--- begin EXTRACTED DATA ---

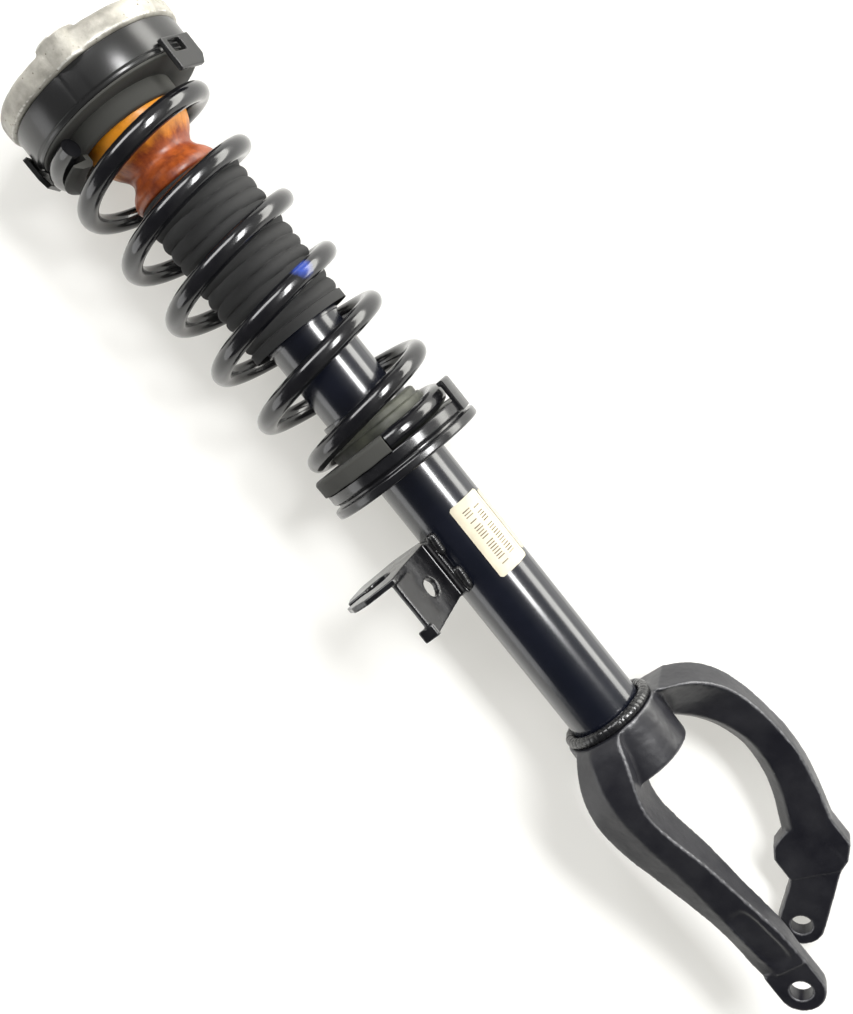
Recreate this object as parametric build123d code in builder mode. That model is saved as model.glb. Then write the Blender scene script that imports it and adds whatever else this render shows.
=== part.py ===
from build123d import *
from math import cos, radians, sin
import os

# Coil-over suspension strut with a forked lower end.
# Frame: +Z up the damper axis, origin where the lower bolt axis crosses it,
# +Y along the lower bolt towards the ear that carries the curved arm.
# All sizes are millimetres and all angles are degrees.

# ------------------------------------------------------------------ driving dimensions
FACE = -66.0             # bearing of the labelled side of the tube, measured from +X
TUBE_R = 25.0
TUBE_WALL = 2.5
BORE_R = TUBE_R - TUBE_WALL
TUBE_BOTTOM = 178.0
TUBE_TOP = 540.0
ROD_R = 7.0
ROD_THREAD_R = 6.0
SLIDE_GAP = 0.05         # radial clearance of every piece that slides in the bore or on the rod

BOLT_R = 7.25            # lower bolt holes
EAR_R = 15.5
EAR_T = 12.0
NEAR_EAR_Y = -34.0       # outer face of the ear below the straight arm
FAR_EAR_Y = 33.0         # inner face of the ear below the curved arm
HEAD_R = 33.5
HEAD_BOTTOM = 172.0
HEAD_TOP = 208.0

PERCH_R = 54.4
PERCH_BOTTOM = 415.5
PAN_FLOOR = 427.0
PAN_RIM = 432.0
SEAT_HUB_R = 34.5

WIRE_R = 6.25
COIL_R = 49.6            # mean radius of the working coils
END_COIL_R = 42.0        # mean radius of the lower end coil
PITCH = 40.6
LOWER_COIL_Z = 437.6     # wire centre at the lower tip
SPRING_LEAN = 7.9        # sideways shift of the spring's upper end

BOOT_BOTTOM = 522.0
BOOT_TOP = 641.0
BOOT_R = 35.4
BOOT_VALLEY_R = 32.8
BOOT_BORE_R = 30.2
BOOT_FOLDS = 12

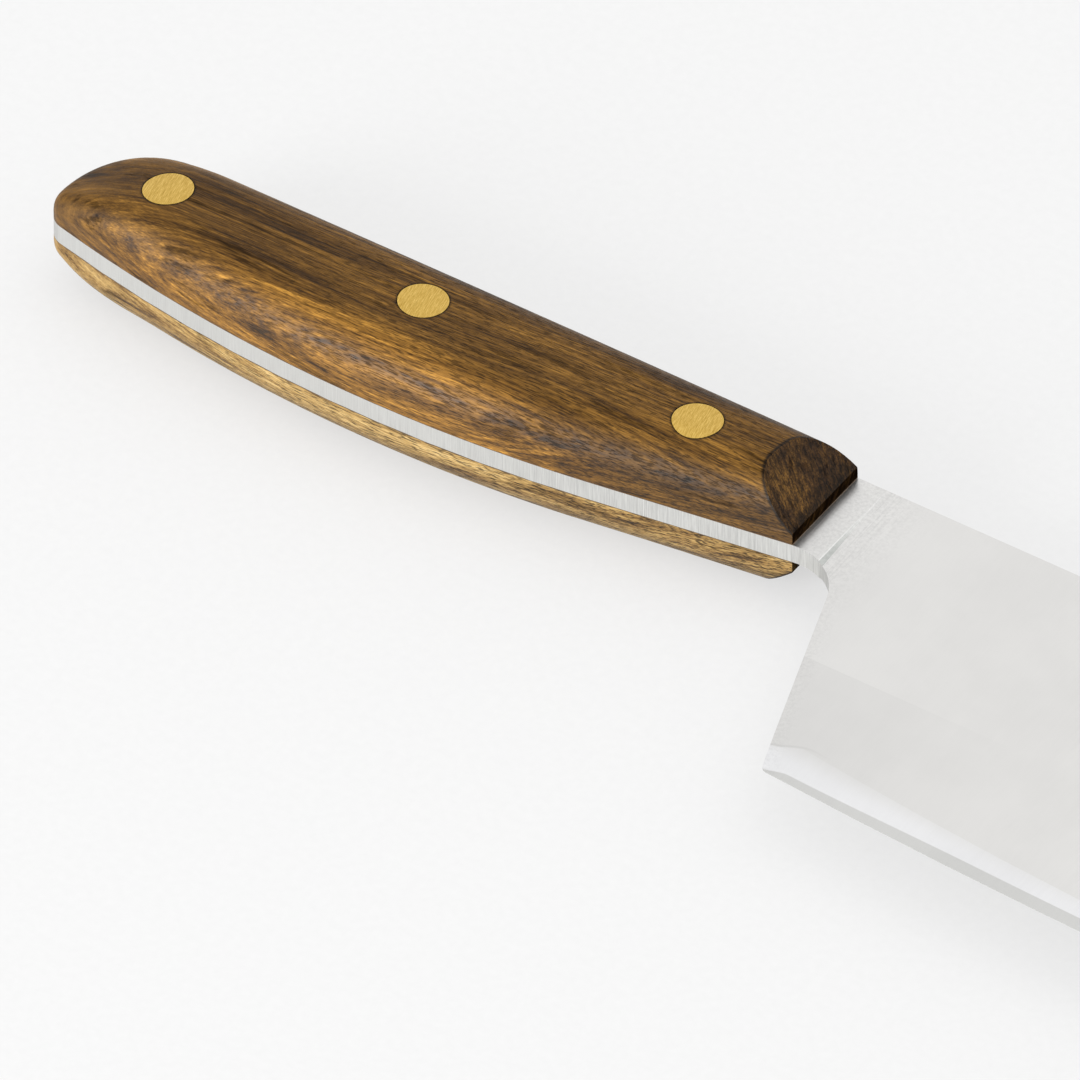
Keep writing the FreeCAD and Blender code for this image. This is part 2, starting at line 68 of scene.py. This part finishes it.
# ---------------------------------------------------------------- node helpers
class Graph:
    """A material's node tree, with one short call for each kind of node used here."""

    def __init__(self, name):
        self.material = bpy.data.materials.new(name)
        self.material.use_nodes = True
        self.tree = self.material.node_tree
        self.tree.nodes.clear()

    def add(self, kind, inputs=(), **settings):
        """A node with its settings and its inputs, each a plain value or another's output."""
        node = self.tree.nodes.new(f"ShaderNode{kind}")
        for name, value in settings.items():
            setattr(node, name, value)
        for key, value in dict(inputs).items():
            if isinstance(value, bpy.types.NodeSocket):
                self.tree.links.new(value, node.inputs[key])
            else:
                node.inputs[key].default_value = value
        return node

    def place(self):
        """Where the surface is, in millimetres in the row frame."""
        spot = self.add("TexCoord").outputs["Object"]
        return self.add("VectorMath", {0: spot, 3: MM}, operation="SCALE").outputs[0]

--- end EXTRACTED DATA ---

EXERCISE TASK: Repeat the material above in full, keeping every word.

WRITTEN ANSWER:
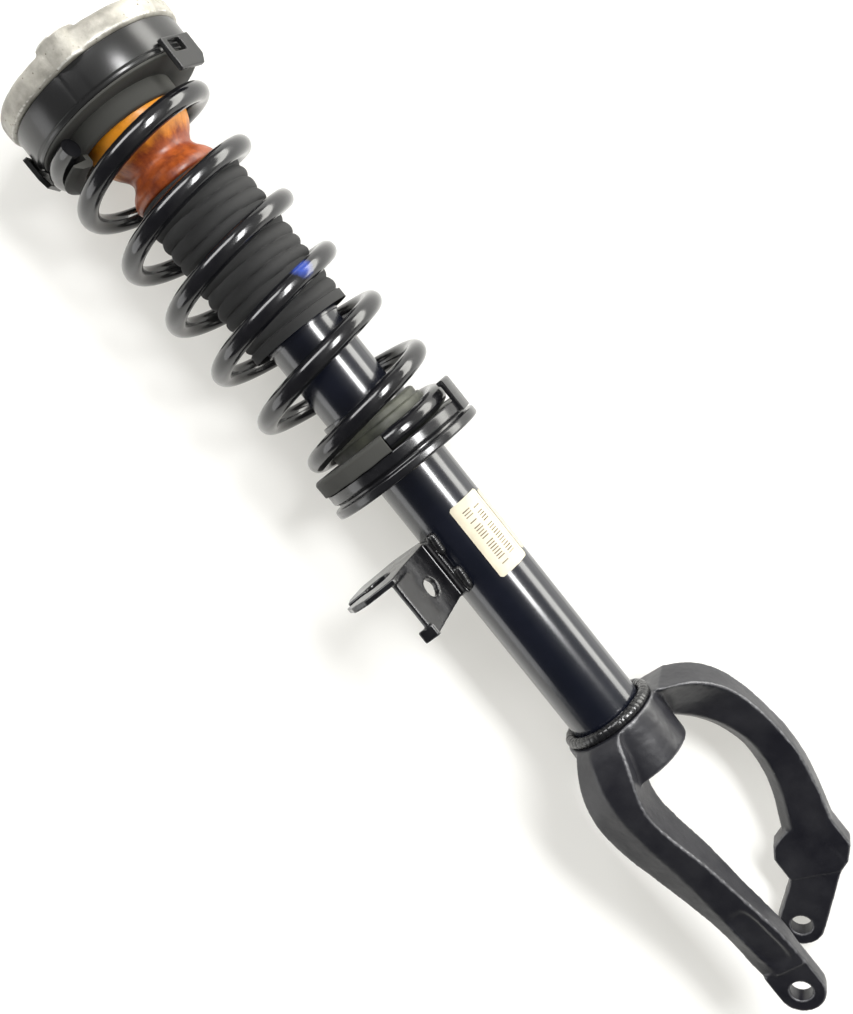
Recreate this object as parametric build123d code in builder mode. That model is saved as model.glb. Then write the Blender scene script that imports it and adds whatever else this render shows.
=== part.py ===
from build123d import *
from math import cos, radians, sin
import os

# Coil-over suspension strut with a forked lower end.
# Frame: +Z up the damper axis, origin where the lower bolt axis crosses it,
# +Y along the lower bolt towards the ear that carries the curved arm.
# All sizes are millimetres and all angles are degrees.

# ------------------------------------------------------------------ driving dimensions
FACE = -66.0             # bearing of the labelled side of the tube, measured from +X
TUBE_R = 25.0
TUBE_WALL = 2.5
BORE_R = TUBE_R - TUBE_WALL
TUBE_BOTTOM = 178.0
TUBE_TOP = 540.0
ROD_R = 7.0
ROD_THREAD_R = 6.0
SLIDE_GAP = 0.05         # radial clearance of every piece that slides in the bore or on the rod

BOLT_R = 7.25            # lower bolt holes
EAR_R = 15.5
EAR_T = 12.0
NEAR_EAR_Y = -34.0       # outer face of the ear below the straight arm
FAR_EAR_Y = 33.0         # inner face of the ear below the curved arm
HEAD_R = 33.5
HEAD_BOTTOM = 172.0
HEAD_TOP = 208.0

PERCH_R = 54.4
PERCH_BOTTOM = 415.5
PAN_FLOOR = 427.0
PAN_RIM = 432.0
SEAT_HUB_R = 34.5

WIRE_R = 6.25
COIL_R = 49.6            # mean radius of the working coils
END_COIL_R = 42.0        # mean radius of the lower end coil
PITCH = 40.6
LOWER_COIL_Z = 437.6     # wire centre at the lower tip
SPRING_LEAN = 7.9        # sideways shift of the spring's upper end

BOOT_BOTTOM = 522.0
BOOT_TOP = 641.0
BOOT_R = 35.4
BOOT_VALLEY_R = 32.8
BOOT_BORE_R = 30.2
BOOT_FOLDS = 12

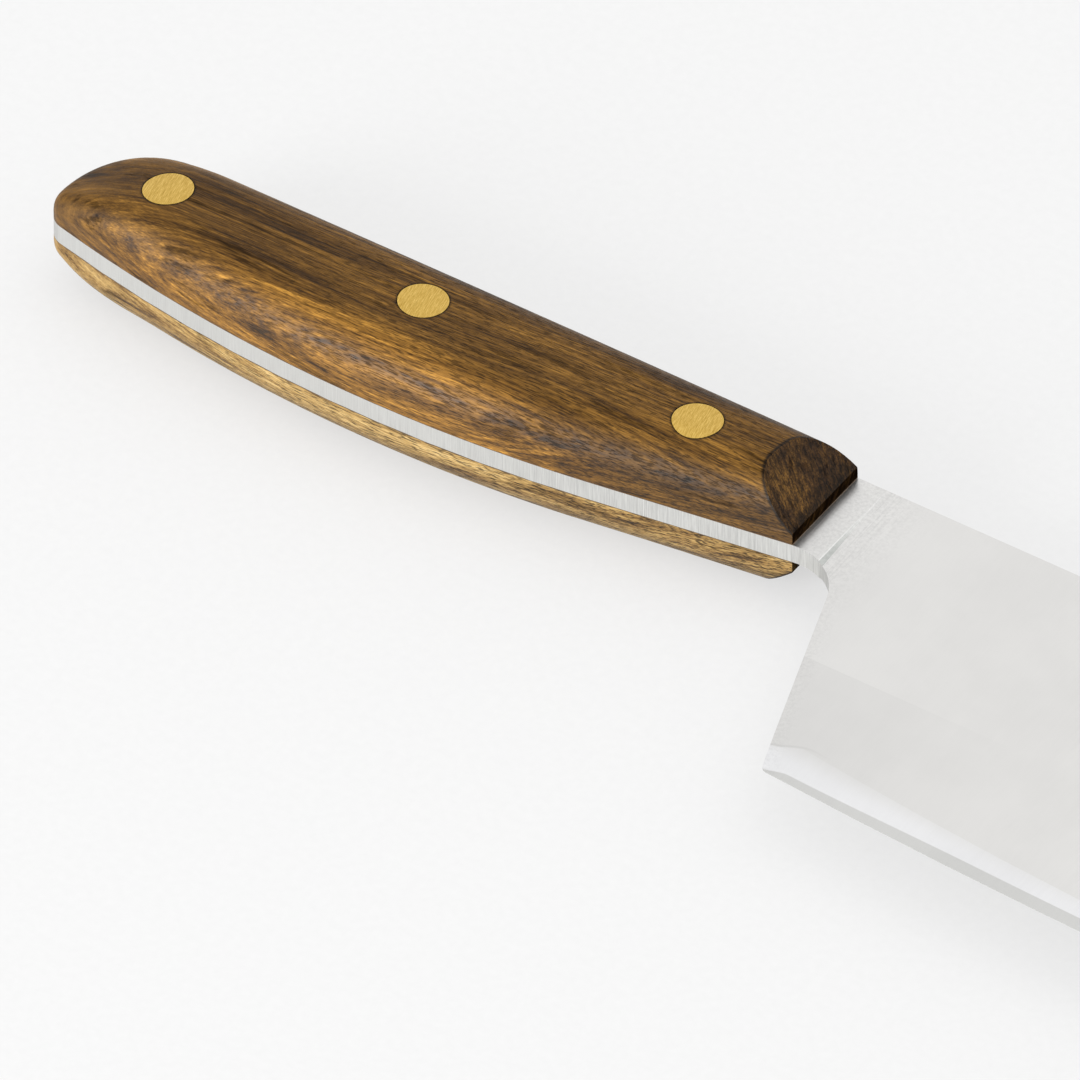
Keep writing the FreeCAD and Blender code for this image. This is part 2, starting at line 68 of scene.py. This part finishes it.
# ---------------------------------------------------------------- node helpers
class Graph:
    """A material's node tree, with one short call for each kind of node used here."""

    def __init__(self, name):
        self.material = bpy.data.materials.new(name)
        self.material.use_nodes = True
        self.tree = self.material.node_tree
        self.tree.nodes.clear()

    def add(self, kind, inputs=(), **settings):
        """A node with its settings and its inputs, each a plain value or another's output."""
        node = self.tree.nodes.new(f"ShaderNode{kind}")
        for name, value in settings.items():
            setattr(node, name, value)
        for key, value in dict(inputs).items():
            if isinstance(value, bpy.types.NodeSocket):
                self.tree.links.new(value, node.inputs[key])
            else:
                node.inputs[key].default_value = value
        return node

    def place(self):
        """Where the surface is, in millimetres in the row frame."""
        spot = self.add("TexCoord").outputs["Object"]
        return self.add("VectorMath", {0: spot, 3: MM}, operation="SCALE").outputs[0]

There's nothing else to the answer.